You can learn more about the testing jobs in the Orb Testing Methodologies guide.
integration-test_deploy
integration-test_deploy
is the second and last workflow to run in our orb development pipeline. This workflow is automatically triggered, via the API, at the end of the test-pack
workflow. This new workflow has access to the unique development version of the orb that was produced by the test-pack
workflow.
This second stage of the pipeline runs the integration tests, testing the new orb’s functionality that has just been added and published to the development version..
After integration testing, and only on the default branch, the deployment job will run. orb-tools/dev-promote-prod-from-commit-subject is responsible for taking the SHA specific development version of the orb, and promoting it to a semantically versioned public release.
- orb-tools/dev-promote-prod-from-commit-subject:
orb-name: <namespace>/<orb-name>
context: <publishing-context>
add-pr-comment: false
fail-if-semver-not-indicated: true
publish-version-tag: false
requires:
- integration-test-1
filters:
branches:
only: <your default branch>
The fail-if-semver-not-indicated
parameter is set to true by default, ensuring any commits without the proper semver tag in the commit title, result in a failed build.

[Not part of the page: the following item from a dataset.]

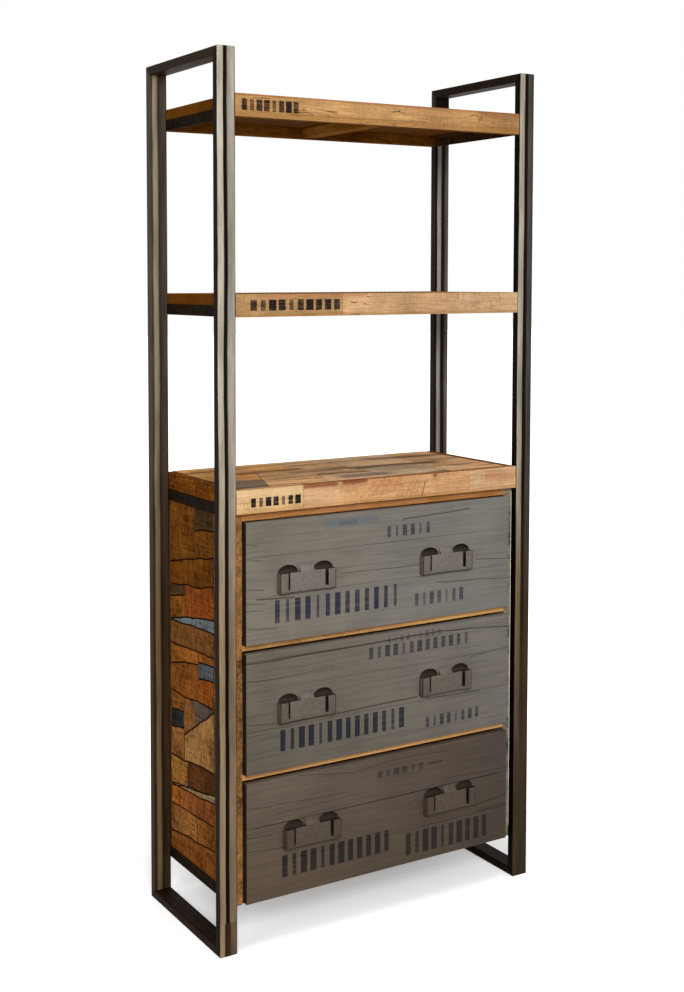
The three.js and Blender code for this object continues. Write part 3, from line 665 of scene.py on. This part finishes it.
# the right side is pieced in the same way, in rows of one or two ends between its stiles
FRONT_STILE, BACK_STILE = 112, 326
chance = random.Random(12)
right_cuts = [(FRONT_STILE, 0, FRONT_STILE, 999), (BACK_STILE, 0, BACK_STILE, 999)]
heights = [102]
while heights[-1] < 880:
    heights.append(heights[-1] + chance.uniform(38, 120))
    tilted = heights[-1] + chance.uniform(-14, 14)
    above_last = (FRONT_STILE, heights[-2], BACK_STILE, 999)
    right_cuts.append((FRONT_STILE, tilted, BACK_STILE, heights[-1], *above_last))
for low_z, high_z in zip(heights, heights[1:]):
    along = chance.uniform(150, 290)
    tilted = along + chance.uniform(-6, 6)
    right_cuts.append((along, 0, tilted, 999, FRONT_STILE, low_z, BACK_STILE, high_z))
board = patched_board("cabinet_right_panel", "cabinet_right_side", "+x", patchwork, right_cuts,
                      2 * browns + ["#454b4e", "#7f6a4a"], [(60, 500, "#744418"), (340, 500, "#5c3a18")],
                      edge="#8c8068", seed=9, joint=0.0014, wander=0.006)

# the back shows seven long brown planks, most of two lengths; inside, the bottom is planed and plain
back_boards = old_wood("old_back_planks", "X")
back_cuts = [(-400, z, 400, z + 2) for z in (236, 372, 498, 633, 760, 882)]
ends = ((-120, 110), (80, 240), (-200, 505), (150, 640), (-40, 765))
back_cuts += [(x, 0, x, 999, -400, low_z, 400, low_z + 120) for x, low_z in ends]
board = patched_board("cabinet_back_planks", "cabinet_back", "+y", back_boards, back_cuts, browns, seed=21)
dress(old_wood("planed_old_boards", "X", ["#4a2a10", "#70441e", "#8c5c30"]), "cabinet_bottom")


# Three rails part the drawers from the top and from each other. They are planed from newer wood and oiled to
# a clear orange; the one under the top is darker, and the others are paler where the light falls on them.
dress(old_wood("planed_orange_teak", "X", ["#93582a", "#bb7e47", "#d39b6c"], saw=0.05), "top_front_rail")
# the pale bands are painted light where it falls on the rails, and the dark band at the left of the upper
# rail is painted shade
rail_lines = [
    (-0.600, 0.683, -0.120, 0.683, 0.3, 0.18, "#6a3c14"), (0.060, 0.683, 0.600, 0.683, 0.3, 0.65, "#ffc27a"),
    (-0.500, 0.389, 0.500, 0.389, 0.3, 0.22, "#ffc27a"), (-0.200, 0.389, 0.500, 0.389, 0.3, 0.6, "#ffc27a"),
]
rail_teak = old_wood("planed_pale_teak", "X", ["#a46e37", "#d39c60", "#eabc8b"], lines=rail_lines, saw=0.05)
dress(rail_teak, "divider_rail_1", "divider_rail_2")


# The drawer fronts are old boards under a thin grey milk paint, brushed on along the grain and rubbed through
# at the joints. Rows of plain bars are stencilled on, and two finger hollows are cut behind each pull.
FRONT_HEIGHT, FRONT_THICKNESS, PAINT_HALF = 0.274, 0.017, 0.3712
PULL_RISE = 0.14
SKIN, ANY_HEIGHT = 0.0004, 9


def painted_front(drawer, corners, rows, lines, ink, pull_z):
    """Milk paint: chalky and matt, grey with the wood's marks showing through. It has four corner colours,
    rows of bars, and joints as lines from x, z to x, z"""
    made, tree = new_material("grey_milk_paint_" + drawer)
    place = add(tree, "TexCoord").outputs["Object"]
    coords = add(tree, "SeparateXYZ", {}, {0: place})
    foot_z = pull_z - PULL_RISE
    sideways = add(tree, "MapRange", {"From Min": -0.36, "From Max": 0.36}, {0: coords})
    rise = {"From Min": foot_z, "From Max": foot_z + FRONT_HEIGHT}
    upwards = add(tree, "MapRange", rise, {0: coords.outputs["Z"]})
    # the four corner colours hold painted shade as well as the paint's own tone, so the fronts darken lower
    # down
    top_left, top_right, foot_left, foot_right = map(linear, corners)
    above = add(tree, "Mix", {"data_type": "RGBA", 6: top_left, 7: top_right}, {0: sideways})
    below = add(tree, "Mix", {"data_type": "RGBA", 6: foot_left, 7: foot_right}, {0: sideways})
    base = add(tree, "Mix", {"data_type": "RGBA"}, {0: upwards, 6: below.outputs[2], 7: above.outputs[2]})
    # brush strokes 5 mm apart and as long as a hand, saw marks 3 mm apart under the paint, and cloudy rubbing
    brushed = add(tree, "Mapping", {"Scale": (6, 40, 190)}, {0: place})
    drawn_out = {"Scale": 1.0, "Detail": 4.0, "Roughness": 0.6, "Distortion": 0.3}
    strokes = add(tree, "TexNoise", drawn_out, {0: brushed})
    cuts = add(tree, "Mapping", {"Scale": (330, 40, 22)}, {0: place})
    sawn = add(tree, "TexNoise", {"Scale": 1.0, "Detail": 2.0}, {0: cuts})
    cloud = add(tree, "TexNoise", {"Scale": 7.0, "Detail": 4.0}, {0: place})
    tone = add(tree, "Math", {"operation": "MULTIPLY_ADD", 1: 0.15}, {0: sawn, 2: strokes})
    tone = add(tree, "Math", {"operation": "MULTIPLY_ADD", 1: 0.7}, {0: cloud, 2: tone})
    tone = add(tree, "MapRange", {"From Min": 0.66, "From Max": 1.19}, {0: tone})
    shade = add(tree, "MapRange", {"To Min": 0.75, "To Max": 1.25}, {0: tone})
    last = add(tree, "VectorMath", {"operation": "SCALE"}, {0: base.outputs[2], "Scale": shade})
    bare = add(tree, "MapRange", {"From Min": 0.6, "From Max": 0.72, "To Max": 0.45}, {0: strokes})
    last = add(tree, "Mix", {"data_type": "RGBA", 7: linear("#5a4630")}, {0: bare, 6: last}).outputs[2]
    last = stencilled(tree, last, tone, rows, ink)
    last, depth = scored(tree, last, tone, lines, 0.004)

    def patch(middle, reach):
        """Where each coordinate is within reach of the middle"""
        inside = None
        for axis, (centre, span) in enumerate(zip(middle, reach)):
            near = add(tree, "Math", {"operation": "COMPARE", 1: centre, 2: span}, {0: coords.outputs[axis]})
            inside = add(tree, "Math", {"operation": "MULTIPLY"}, {0: inside, 1: near}) if inside else near
        return inside

    # the finger hollows are painted dark as shade: nearly black at the top and behind the plate, a little
    # paler at the bottom, where light reaches in
    sunk = patch((0, POST_FRONT + 0.0056, pull_z + 0.016), (0.35, 0.005, 0.02))
    up_the_hollow = {"From Min": pull_z, "From Max": pull_z + 0.034}
    hollow_shade = add(
        tree,
        "ValToRGB",
        {"stops": [(0.0, "#0e0906"), (0.42, "#3e3428"), (0.57, "#2a2018"), (0.72, "#100b07")]},
        {0: add(tree, "MapRange", up_the_hollow, {0: coords.outputs["Z"]})},
    )
    last = add(tree, "Mix", {"data_type": "RGBA"}, {0: sunk, 6: last, 7: hollow_shade}).outputs[2]
    # behind the pulls, seen through the slots, and on the ends, the boards are painted near black as shade;
    # inside the drawer, they have no paint
    for hand in ("left", "right"):
        low, high = (Vector(corner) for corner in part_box(f"{drawer}_{hand}_pull"))
        behind = patch(((low.x + high.x) / 2, POST_FRONT, pull_z - 0.008), (0.07, SKIN, 0.021))
        last = add(tree, "Mix", {"data_type": "RGBA", 7: linear("#120c08")}, {0: behind, 6: last}).outputs[2]
    painted = patch((0, POST_FRONT, 0), (PAINT_HALF, 0.014, ANY_HEIGHT))
    last = add(tree, "Mix", {"data_type": "RGBA", 6: linear("#1c130c")}, {0: painted, 7: last}).outputs[2]
    inside = patch((0, POST_FRONT + FRONT_THICKNESS, 0), (0.37, SKIN, ANY_HEIGHT))
    last = add(tree, "Mix", {"data_type": "RGBA", 7: linear("#8a6a46")}, {0: inside, 6: last}).outputs[2]
    chalky = {"Roughness": 0.68, "Specular IOR Level": 0.2}
    surface(tree, depth, (0.45, 0.0006), chalky, {"Base Color": last})
    return made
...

You can optionally enable additional features such as publishing a version tag back to GitHub, and automatically posting new versions to the pull request via comment.
Publish version tag to GitHub
Your CircleCI orb will ultimately be hosted and displayed on the Orb Registry, however, if you would like to track your releases on GitHub, it is possible to automatically publish a version tag from CircleCI.
To push a tag to GitHub, CircleCI will need a deploy key with write access. Follow the linked docs to generate and add your deploy key. When complete, you will see a “fingerprint” generated "SO:ME:FIN:G:ER:PR:IN:T"
for that key. Add your SSH fingerprint to your orb-tools/dev-promote-prod-from-commit-subject
job via the ssh-fingerprints
parameter.
- orb-tools/dev-promote-prod-from-commit-subject:
publish-version-tag: true
ssh-fingerprints: "SO:ME:FIN:G:ER:PR:IN:T"
You can find a full set of available commands, jobs and parameters for the orb-tools orb on the Orb Registry.